In May 2010, Centrelink had discussed with Ms Pettiford her hours of work and approved a 3 month trial during which she would work 35 hours and 20 minutes per week, Monday, Tuesday, Thursday and Friday, 7am to 4.30pm with a 40 minute lunch break.
30 August 2011 Meeting
In early 2011, it was observed that Ms Pettiford’s timesheets consistently recorded a start time of 7am, but her finish times varied and were recorded to the minute. CCTV footage showed that Ms Pettiford arrived at work one morning at 7.20am carrying shopping bags and her supervisor at the time observed that Ms Pettiford was commencing work at 6am on Fridays. Her supervisor sent her an email advising her that she had not granted approval for Ms Pettiford to commence work before 7am and directed her to cease doing so.
After he was reappointed as her supervisor, Mr Nugent sent Ms Pettiford an email directing her to attend a meeting on 30 August 2011. At the meeting, Mr Nugent announced that from 4 October 2011, Ms Pettiford would be required to work “standard hours” (i.e. Monday to Friday, 8am to 4pm) and that this was “non-negotiable”.
Findings
Comcare, as the Compensating Authority, accepted that Ms Pettiford’s claimed injuries were contributed to by her employment with Centrelink, but it asserted that her injuries were not compensable as they arose as a result of the direction given by Mr Nugent at the meeting on 30 August 2011; which was reasonable administrative action taken in a reasonable manner.
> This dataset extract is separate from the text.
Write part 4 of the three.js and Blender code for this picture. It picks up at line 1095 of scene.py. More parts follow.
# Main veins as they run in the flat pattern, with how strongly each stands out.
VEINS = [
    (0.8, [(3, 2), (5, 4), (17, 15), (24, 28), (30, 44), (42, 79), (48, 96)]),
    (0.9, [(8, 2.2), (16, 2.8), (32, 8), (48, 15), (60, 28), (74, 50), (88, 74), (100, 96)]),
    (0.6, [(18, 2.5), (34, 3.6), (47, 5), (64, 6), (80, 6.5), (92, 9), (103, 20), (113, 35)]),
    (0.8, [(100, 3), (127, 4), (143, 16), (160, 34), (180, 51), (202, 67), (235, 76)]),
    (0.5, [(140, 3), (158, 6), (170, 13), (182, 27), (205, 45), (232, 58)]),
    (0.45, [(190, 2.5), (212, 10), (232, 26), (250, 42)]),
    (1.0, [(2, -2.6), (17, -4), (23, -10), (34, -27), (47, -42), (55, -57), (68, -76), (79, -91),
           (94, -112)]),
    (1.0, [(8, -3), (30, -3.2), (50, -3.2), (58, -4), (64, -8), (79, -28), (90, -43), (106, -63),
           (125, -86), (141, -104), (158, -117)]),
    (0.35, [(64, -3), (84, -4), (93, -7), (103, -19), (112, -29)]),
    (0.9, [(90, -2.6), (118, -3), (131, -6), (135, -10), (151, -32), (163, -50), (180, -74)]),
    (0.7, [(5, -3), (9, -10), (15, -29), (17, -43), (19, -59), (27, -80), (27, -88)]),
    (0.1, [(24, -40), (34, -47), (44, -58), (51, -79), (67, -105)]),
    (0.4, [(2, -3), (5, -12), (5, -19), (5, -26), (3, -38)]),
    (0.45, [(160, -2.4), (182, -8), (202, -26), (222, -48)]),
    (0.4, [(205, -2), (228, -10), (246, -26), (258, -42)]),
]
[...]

The Tribunal noted that Ms Pettiford was the only psychologist employed at Centrelink’s Mudgee office. The hours that she was working meant that for 1 day in 5 days, clients and staff of the Mudgee office did not have access to a psychologist. If her hours were spread over 5 days, her clients would have greater flexibility and access to her services. The fact that she was starting an hour prior to everybody else also raised potential health and safety problems and the evidence available from early 2011 raised legitimate concerns about Ms Pettiford’s actual attendance.
The Tribunal then went on to find however, that “…the assessment of whether the direction was reasonable cannot be made at an abstract level but requires consideration to be given to the circumstances surrounding the issue of the direction. These include any provisions governing the conditions of Ms Pettiford’s employment”.
Ms Pettiford’s employment was governed by the Centrelink Agreement 2009-2011 which relevantly states in clause 64.2 “An employee and their team leader/manager will together design, genuinely negotiating where necessary, the employee’s regular hours”. The Tribunal found that in the meeting on 30 August 2011, Mr Nugent did not genuinely negotiate with Ms Pettiford, but notified her that her work hours would be varied and that he was not prepared to negotiate.
As the obligation imposed by clause 64.2 had not been satisfied, the power to direct Ms Pettiford to work default hours could not be exercised and so the direction made by Mr Nugent was neither reasonable administrative action or taken in a reasonable manner. As a result Ms Pettiford established that she had suffered a compensable injury.
Conclusions
Although this decision is not binding on other jurisdictions, it is likely that similar reasoning would be applied to psychological claims brought pursuant to the Workers Rehabilitation and Compensation Act 1986 (SA) and applications in the Anti-Bullying Jurisdiction of the Fair Work Act 2009 (Cth).
Employers should note that in order to avail themselves of the defences available for reasonable administrative action taken in a reasonable manner, they will need to be able to establish that they have complied with any industrial obligations that might apply in the circumstances of the case. A failure to do so will likely lead to workers being able to establish that the actions of an employer did not constitute reasonable administrative action taken in a reasonable manner.